IV. Car il y a la paix des pécheurs et la paix des justes, la paix du temps et la paix de l’éternité, et voilà pourquoi on prie trois fois pour la paix pendant la messe, comme on l’a dit à la quatrième particule du canon, à ces paroles : diesque nostros, etc. Et, parce que Dieu ne donne la paix qu’à ceux dont il a pitié, c’est pourquoi on dit en dernier lieu : « Donne-nous la paix. » L’église de Latran ne dit jamais : « Donne-nous la paix, » pas plus que l’école des chantres ; et cela, d’après une ancienne coutume, comme on l’a vu. D’où il résulte qu’elle n’est ni valable, ni vraie, la raison de ceux qui prétendent que dans l’église de Latran on ne dit pas le da nobis pacem parce, que toutes les autres églises doivent recevoir la paix de celle-ci, qui passe pour avoir été consacrée la première, et qu’elle ne doit pas la recevoir des autres églises. Le Vendredi saint, on dit trois fois l’Agnus Dei avec miserere nobis, comme ont verra à cet article. À la messe pour les morts, on dit deux fois l’Agnus avec cette finale : dona eis requiem, et à la troisième fois on ajoute : sempiternam. Et on ne dit pas : dona nobis pacem, parce qu’alors nous imitons les funérailles du Sauveur. Ce n’est donc qu’au dernier Agnus qu’on ajoute sempiternam ; sur quoi il faut remarquer qu’on doit souhaiter aux fidèles défunts un triple repos.

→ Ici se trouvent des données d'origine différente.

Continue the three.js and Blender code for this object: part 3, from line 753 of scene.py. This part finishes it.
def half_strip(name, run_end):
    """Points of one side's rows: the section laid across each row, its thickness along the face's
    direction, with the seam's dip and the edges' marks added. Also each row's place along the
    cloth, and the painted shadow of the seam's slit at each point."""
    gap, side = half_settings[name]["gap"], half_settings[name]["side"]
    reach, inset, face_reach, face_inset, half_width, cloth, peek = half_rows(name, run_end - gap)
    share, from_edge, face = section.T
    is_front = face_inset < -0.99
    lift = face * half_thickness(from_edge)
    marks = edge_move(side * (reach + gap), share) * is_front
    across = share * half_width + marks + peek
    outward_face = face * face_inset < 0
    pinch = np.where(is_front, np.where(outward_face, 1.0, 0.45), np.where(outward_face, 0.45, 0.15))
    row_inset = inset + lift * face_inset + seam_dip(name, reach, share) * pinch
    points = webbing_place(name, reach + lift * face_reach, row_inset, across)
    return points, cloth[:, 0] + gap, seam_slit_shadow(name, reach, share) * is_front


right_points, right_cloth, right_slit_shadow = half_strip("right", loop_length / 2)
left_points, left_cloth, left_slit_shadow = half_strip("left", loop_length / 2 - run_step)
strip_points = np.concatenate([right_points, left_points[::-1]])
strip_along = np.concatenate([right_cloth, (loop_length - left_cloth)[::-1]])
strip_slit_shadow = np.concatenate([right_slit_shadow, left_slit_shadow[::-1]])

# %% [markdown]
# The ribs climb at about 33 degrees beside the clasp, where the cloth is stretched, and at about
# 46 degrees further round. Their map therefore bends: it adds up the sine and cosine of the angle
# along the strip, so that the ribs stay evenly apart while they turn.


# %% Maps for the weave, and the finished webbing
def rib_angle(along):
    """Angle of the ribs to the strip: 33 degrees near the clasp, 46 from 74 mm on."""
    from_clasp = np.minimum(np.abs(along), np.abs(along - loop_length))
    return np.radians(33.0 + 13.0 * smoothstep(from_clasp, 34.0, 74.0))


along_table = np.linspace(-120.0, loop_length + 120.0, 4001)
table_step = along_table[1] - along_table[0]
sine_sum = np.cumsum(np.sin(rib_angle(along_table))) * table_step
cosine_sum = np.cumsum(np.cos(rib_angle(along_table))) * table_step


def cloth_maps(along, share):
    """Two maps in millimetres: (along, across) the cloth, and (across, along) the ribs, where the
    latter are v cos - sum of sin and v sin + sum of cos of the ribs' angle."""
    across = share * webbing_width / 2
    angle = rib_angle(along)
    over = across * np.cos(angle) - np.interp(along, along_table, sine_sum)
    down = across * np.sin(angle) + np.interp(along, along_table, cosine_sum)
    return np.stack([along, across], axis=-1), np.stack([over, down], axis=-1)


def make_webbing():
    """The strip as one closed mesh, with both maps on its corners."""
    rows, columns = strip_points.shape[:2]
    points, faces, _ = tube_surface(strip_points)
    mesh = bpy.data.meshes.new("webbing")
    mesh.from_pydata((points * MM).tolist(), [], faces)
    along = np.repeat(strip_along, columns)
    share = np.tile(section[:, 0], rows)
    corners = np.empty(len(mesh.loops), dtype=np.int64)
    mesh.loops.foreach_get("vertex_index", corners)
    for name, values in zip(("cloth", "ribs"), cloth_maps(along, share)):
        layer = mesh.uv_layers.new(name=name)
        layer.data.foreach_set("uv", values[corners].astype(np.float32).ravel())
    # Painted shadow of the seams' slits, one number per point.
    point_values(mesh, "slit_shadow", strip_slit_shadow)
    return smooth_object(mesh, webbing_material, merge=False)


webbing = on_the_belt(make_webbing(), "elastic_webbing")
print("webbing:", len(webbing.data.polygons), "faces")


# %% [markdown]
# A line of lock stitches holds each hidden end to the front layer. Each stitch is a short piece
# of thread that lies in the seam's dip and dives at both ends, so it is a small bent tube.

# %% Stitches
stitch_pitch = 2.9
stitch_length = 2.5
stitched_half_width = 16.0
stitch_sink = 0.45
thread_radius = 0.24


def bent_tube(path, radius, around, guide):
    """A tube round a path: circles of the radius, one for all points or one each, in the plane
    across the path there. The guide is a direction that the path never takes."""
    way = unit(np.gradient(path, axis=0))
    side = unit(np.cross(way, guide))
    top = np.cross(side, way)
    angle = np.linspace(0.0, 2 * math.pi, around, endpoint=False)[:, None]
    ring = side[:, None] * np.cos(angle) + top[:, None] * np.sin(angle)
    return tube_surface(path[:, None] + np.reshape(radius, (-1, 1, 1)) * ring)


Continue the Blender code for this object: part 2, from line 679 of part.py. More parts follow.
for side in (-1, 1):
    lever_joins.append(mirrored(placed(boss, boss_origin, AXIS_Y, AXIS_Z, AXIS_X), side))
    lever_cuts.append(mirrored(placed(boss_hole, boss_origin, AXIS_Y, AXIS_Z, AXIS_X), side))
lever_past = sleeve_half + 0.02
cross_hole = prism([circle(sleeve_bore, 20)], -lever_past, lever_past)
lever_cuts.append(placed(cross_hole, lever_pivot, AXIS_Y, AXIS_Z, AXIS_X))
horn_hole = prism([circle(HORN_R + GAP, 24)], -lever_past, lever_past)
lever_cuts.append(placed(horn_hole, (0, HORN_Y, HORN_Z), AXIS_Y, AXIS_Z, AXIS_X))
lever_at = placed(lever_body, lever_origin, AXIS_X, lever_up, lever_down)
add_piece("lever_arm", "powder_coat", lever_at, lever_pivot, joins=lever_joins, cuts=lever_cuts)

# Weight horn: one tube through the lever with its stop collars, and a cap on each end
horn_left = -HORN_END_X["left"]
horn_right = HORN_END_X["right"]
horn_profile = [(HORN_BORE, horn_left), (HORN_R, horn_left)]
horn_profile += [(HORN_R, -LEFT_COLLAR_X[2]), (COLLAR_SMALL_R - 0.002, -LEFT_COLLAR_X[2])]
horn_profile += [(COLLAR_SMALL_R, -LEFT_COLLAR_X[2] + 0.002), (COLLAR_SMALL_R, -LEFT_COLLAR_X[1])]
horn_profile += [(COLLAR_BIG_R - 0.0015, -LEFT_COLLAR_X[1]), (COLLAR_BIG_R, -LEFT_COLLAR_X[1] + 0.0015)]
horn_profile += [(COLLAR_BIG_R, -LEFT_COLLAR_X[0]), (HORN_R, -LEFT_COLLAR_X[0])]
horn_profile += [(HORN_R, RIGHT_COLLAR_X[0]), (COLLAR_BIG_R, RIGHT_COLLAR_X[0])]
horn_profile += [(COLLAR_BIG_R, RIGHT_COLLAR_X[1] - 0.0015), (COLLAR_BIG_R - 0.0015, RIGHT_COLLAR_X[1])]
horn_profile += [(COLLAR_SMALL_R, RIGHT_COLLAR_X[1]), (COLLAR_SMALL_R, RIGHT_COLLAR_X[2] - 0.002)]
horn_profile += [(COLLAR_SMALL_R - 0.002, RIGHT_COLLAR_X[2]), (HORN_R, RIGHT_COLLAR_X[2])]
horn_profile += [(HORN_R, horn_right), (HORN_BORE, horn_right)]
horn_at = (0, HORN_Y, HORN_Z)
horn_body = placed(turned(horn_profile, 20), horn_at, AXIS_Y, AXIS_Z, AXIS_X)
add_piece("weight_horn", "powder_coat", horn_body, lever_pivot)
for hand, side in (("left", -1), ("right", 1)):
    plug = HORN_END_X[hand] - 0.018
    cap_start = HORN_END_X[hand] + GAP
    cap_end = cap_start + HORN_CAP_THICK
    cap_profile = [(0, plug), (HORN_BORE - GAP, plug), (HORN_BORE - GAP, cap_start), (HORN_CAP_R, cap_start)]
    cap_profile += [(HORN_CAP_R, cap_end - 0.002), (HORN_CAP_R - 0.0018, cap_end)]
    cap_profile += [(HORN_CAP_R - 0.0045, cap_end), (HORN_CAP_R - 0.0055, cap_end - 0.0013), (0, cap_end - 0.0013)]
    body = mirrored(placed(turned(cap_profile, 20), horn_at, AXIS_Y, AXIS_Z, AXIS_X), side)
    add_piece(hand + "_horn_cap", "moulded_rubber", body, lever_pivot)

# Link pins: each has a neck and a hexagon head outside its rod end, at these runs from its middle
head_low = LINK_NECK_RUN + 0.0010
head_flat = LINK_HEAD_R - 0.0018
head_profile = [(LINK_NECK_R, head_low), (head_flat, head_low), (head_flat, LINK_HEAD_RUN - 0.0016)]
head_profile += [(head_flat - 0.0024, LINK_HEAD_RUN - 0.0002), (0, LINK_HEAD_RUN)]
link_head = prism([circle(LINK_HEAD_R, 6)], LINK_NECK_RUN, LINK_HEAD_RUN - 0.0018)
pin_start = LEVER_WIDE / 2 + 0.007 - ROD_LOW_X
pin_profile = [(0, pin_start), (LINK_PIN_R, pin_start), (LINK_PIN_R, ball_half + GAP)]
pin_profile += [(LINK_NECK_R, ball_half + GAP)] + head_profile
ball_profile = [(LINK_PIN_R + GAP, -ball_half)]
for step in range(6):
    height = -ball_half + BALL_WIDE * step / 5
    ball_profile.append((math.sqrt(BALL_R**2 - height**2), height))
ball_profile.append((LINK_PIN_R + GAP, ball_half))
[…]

V. On doit souhaiter, premièrement, qu’ils soient délivrés de la peine, dans laquelle se trouve le travail et non le repos ; deuxièmement, que la gloire soit accordée à leur ame, parce qu’alors véritablement ils se reposeront dans le bien désiré, c’est-à-dire en Dieu même ; troisièmement, qu’ils soient dotés de la gloire du corps, afin que leurs corps ne soient plus désormais exposés aux misères. Le premier repos n’est pas le repos éternel, parce que, quand la peine n’existe plus, la gloire est encore à désirer ; le second même n’est pas complètement le repos éternel. Suivant saint Augustin, avant la résurrection des corps, il reste toujours dans les ames un certain désir naturel de reprendre leur corps qui, en quelque façon, empêche les corps de se porter entièrement dans le sein de Dieu. Mais le troisième repos, avec la définition que nous en avons donnée, est véritablement le repos éternel, parce que les ames qui jouissent de la présence de Dieu, après avoir repris leur corps, jouiront désormais en lui du repos éternel le plus parfait. C’est pour cela qu’il ne convient de dire que la troisième fois, et non les deux précédentes, requiem sempiternam.

VI. Le pape Sergius Ier ordonna que l' Agnus Dei serait chanté trois fois pendant la communion, par le clergé et par le peuple.